**What the task requires**
Begin with the line that contains "The build123d and" and end with the line that contains "return lamp": copy that span of lines exactly, and nothing outside it.

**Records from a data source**
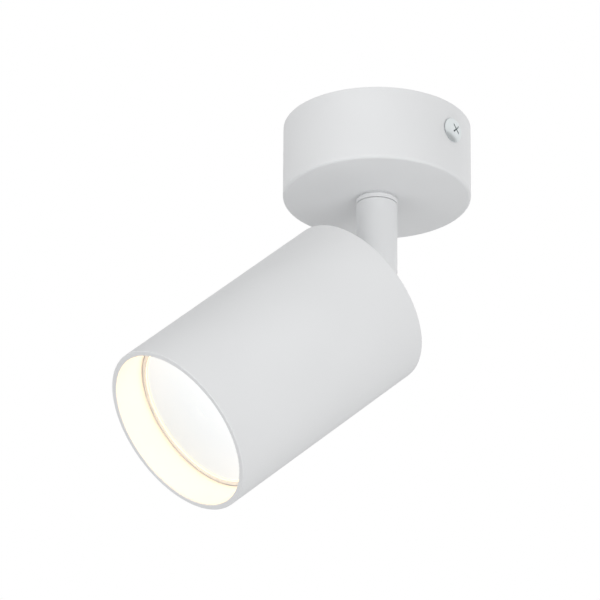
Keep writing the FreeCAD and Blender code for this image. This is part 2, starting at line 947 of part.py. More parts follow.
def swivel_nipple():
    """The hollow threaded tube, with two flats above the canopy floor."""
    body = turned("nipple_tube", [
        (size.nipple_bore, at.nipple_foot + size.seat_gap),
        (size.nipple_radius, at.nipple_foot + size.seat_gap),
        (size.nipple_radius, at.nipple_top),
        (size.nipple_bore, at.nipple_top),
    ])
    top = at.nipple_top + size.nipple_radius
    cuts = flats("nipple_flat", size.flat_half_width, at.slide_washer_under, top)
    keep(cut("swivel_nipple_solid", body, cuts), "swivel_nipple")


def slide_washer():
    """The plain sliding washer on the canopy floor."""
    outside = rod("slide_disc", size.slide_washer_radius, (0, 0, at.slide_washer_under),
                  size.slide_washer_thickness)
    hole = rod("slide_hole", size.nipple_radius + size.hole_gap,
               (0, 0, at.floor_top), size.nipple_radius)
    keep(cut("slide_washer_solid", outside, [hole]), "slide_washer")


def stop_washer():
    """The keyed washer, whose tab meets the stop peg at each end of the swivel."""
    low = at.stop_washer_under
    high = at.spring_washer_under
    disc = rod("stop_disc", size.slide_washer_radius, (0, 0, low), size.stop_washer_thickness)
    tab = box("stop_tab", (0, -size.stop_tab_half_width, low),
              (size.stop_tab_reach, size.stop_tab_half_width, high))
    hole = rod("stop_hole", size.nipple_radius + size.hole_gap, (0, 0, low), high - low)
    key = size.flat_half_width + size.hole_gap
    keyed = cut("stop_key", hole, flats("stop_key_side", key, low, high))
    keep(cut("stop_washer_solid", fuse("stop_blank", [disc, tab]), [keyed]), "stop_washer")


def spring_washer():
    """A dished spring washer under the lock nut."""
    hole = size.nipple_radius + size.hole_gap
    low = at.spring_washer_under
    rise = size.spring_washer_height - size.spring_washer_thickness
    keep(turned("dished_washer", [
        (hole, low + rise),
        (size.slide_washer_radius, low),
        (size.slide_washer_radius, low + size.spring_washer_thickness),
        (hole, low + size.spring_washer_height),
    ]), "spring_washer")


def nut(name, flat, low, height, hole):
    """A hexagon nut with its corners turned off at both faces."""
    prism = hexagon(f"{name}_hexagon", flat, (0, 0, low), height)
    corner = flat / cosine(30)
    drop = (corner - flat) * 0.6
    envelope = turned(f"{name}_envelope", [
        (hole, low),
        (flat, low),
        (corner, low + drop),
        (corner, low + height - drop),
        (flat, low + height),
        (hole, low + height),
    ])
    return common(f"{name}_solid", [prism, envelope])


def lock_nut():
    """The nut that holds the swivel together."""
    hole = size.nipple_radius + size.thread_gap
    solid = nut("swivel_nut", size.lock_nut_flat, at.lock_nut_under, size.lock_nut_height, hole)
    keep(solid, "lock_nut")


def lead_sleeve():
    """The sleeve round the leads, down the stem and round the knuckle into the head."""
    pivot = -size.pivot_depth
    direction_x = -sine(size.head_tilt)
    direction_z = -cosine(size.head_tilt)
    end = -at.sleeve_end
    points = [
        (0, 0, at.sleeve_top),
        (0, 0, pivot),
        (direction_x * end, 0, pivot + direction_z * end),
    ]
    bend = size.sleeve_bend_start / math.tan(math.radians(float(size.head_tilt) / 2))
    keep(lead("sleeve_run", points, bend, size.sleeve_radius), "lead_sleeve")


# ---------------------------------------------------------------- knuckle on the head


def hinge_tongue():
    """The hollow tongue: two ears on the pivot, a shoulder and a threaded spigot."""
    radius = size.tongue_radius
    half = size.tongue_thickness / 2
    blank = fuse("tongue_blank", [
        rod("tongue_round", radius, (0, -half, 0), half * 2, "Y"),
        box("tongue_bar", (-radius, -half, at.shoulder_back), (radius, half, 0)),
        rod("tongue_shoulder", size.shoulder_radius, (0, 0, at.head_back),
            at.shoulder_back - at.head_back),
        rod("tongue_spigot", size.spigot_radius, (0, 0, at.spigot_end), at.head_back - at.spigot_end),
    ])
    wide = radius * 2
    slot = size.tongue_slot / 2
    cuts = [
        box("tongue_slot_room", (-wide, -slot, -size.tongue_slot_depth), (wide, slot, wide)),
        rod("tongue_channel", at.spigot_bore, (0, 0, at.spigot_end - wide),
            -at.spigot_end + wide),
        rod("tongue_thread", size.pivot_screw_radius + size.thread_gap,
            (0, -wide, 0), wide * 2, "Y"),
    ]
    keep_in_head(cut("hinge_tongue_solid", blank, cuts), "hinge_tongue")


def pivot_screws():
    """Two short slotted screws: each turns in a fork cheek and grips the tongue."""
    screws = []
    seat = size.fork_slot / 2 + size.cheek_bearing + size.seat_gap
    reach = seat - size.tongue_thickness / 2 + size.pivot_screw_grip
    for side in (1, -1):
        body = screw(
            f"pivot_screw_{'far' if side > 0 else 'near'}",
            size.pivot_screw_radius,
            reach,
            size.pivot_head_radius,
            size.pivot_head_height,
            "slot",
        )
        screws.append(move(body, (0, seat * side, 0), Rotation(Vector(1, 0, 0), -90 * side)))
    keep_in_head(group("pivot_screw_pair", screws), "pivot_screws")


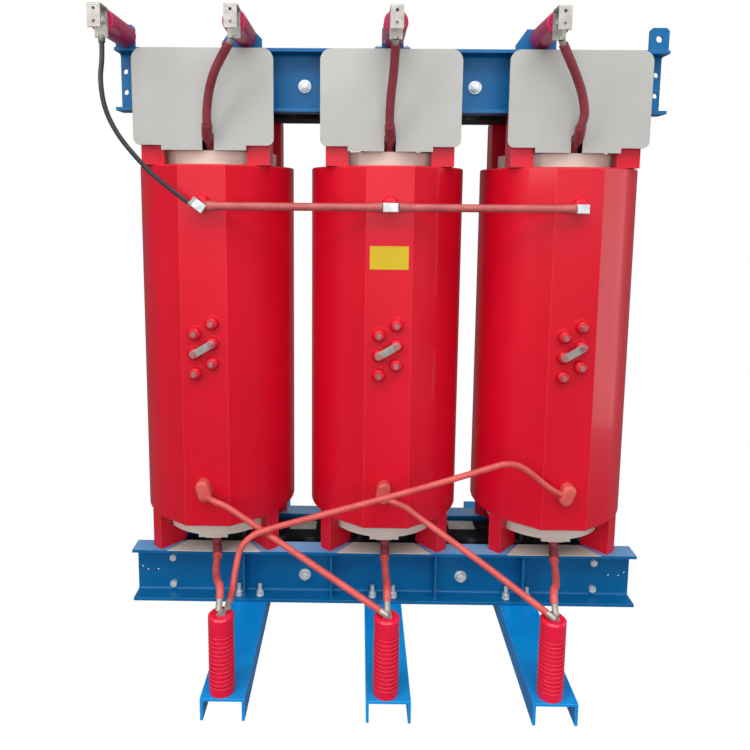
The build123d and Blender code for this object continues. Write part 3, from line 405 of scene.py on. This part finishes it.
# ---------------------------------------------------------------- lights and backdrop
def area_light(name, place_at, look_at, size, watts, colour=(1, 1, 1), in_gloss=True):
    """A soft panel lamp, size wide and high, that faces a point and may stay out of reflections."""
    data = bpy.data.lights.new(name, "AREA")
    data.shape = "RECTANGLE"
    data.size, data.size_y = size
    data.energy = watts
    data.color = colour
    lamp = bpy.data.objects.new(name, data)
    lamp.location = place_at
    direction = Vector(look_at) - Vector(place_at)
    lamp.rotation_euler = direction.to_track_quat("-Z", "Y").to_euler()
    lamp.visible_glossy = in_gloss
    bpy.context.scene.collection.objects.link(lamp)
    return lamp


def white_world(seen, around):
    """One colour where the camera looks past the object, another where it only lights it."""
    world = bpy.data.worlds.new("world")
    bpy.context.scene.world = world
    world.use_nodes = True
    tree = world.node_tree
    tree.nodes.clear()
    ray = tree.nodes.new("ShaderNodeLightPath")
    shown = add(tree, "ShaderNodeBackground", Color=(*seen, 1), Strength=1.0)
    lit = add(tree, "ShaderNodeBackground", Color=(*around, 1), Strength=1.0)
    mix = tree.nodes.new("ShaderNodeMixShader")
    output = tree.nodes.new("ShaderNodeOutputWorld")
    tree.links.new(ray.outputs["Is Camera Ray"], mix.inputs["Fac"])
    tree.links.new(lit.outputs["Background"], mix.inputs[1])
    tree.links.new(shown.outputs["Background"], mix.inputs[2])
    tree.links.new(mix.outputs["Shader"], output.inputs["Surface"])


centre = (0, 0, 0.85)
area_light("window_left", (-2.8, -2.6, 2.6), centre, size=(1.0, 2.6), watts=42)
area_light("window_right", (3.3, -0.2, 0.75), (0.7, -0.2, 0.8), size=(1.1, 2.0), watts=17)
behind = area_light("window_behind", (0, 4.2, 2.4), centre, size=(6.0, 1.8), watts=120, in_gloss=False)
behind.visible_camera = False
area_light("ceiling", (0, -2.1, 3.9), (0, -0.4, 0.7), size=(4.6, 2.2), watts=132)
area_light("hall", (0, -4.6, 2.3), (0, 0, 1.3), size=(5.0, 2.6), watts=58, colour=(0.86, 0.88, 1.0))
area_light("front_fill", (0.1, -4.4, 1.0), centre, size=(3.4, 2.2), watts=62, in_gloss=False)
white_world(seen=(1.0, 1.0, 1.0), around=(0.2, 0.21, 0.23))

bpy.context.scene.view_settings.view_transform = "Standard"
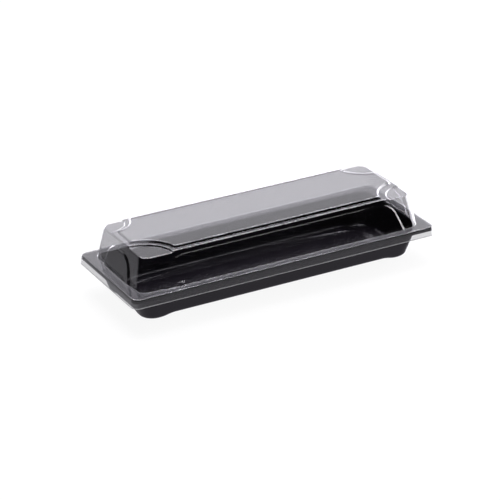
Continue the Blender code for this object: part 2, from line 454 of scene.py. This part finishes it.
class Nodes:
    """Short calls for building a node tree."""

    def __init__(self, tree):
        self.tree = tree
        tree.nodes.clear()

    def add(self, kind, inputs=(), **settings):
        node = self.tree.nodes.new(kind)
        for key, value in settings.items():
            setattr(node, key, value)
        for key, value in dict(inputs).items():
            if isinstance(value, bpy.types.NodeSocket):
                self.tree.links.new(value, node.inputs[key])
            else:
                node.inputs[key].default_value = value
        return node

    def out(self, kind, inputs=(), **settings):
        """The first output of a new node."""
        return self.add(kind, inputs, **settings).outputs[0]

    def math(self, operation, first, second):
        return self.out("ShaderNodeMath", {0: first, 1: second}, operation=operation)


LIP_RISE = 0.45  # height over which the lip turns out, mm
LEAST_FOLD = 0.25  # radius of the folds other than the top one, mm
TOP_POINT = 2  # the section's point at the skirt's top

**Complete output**
The build123d and Blender code for this object continues. Write part 3, from line 405 of scene.py on. This part finishes it.
# ---------------------------------------------------------------- lights and backdrop
def area_light(name, place_at, look_at, size, watts, colour=(1, 1, 1), in_gloss=True):
    """A soft panel lamp, size wide and high, that faces a point and may stay out of reflections."""
    data = bpy.data.lights.new(name, "AREA")
    data.shape = "RECTANGLE"
    data.size, data.size_y = size
    data.energy = watts
    data.color = colour
    lamp = bpy.data.objects.new(name, data)
    lamp.location = place_at
    direction = Vector(look_at) - Vector(place_at)
    lamp.rotation_euler = direction.to_track_quat("-Z", "Y").to_euler()
    lamp.visible_glossy = in_gloss
    bpy.context.scene.collection.objects.link(lamp)
    return lamp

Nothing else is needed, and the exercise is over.